Del terreno pedregoso, poco consistente para poder echar raíces, y del terreno que está lleno de zarzas que terminan ahogando la semilla, todos tenemos experiencia. Las elecciones que hagamos en la vida nos permitirán preparar mejor o peor el terreno sobre el que cae la palabra de Dios que nos habla sin cesar. Somos terreno pedregoso cuando acogemos con alegría la moción del Espíritu en nosotros, pero nos falta perseverancia ante la prueba o la rutina de cada día nos lleva a abandonarnos, sin dejar que el Señor haga su obra en nosotros, perdiéndose así lo que él sembró. Somos simiente en medio de abrojos cuando escuchamos, pero preferimos los afanes de la vida y las riquezas que nos entretienen y dan seguridad.

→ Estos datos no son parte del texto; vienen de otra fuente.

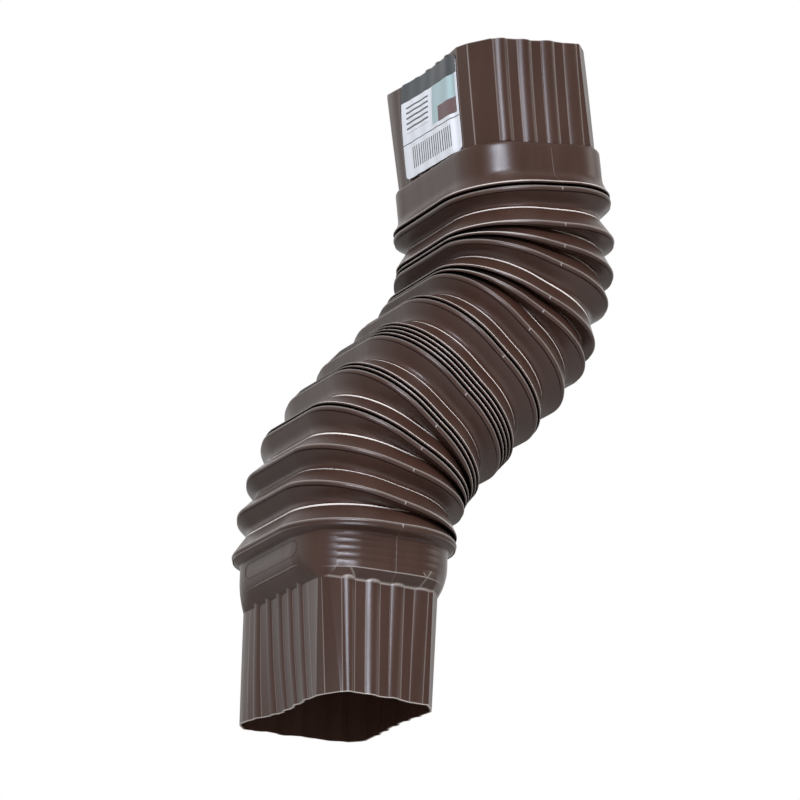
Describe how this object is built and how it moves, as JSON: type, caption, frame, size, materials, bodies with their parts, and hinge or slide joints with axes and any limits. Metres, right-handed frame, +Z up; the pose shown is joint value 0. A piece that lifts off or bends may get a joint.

Finalmente está la actitud interior que tengamos una vez recibida la semilla. Hemos podido preparar el terreno evitando malas costumbres o lugares que nos adormezcan espiritualmente, pero eso no basta. Aún queda por ver la calidad de nuestro amor, el deseo que tenemos, la decisión que mostremos en la respuesta a nuestra llamada, en nuestra relación con Dios que nos llama, en lo que estamos dispuestos a dar y en cómo es nuestra relación personal con él. Ahí estará la diferencia del fruto: 100 o 60 o 30. De esta forma, el reino de Dios del que nos habla la parábola se asemeja a una vivencia de amor que puede variar mucho, tanto en su forma como en su profundidad. No es lo mismo unirse a otra persona para cohabitar con ella en el mismo piso que para convivir o unir nuestras vidas y destinos. Los evangelios de Marcos y de Lucas introducen aquí las parábolas de la lámpara y la medida. En el contexto en el que estamos es una invitación a no esconder ni guardarnos el carisma recibido y que hemos de hacer fructificar. Hemos de poner nuestra lámpara sobre el candelero, sin temores, sin perezas, sin complejos, sabiendo que recibiremos según nuestra generosidad y que se nos medirá según sea nuestra medida. De hecho, nada hay oculto que no llegue a saberse tarde o temprano, pues para Dios nada hay escondido, ni tampoco para nuestra conciencia. No dejemos que nuestra luz se oculte, pues muchos desearían ver y no encuentran la luz.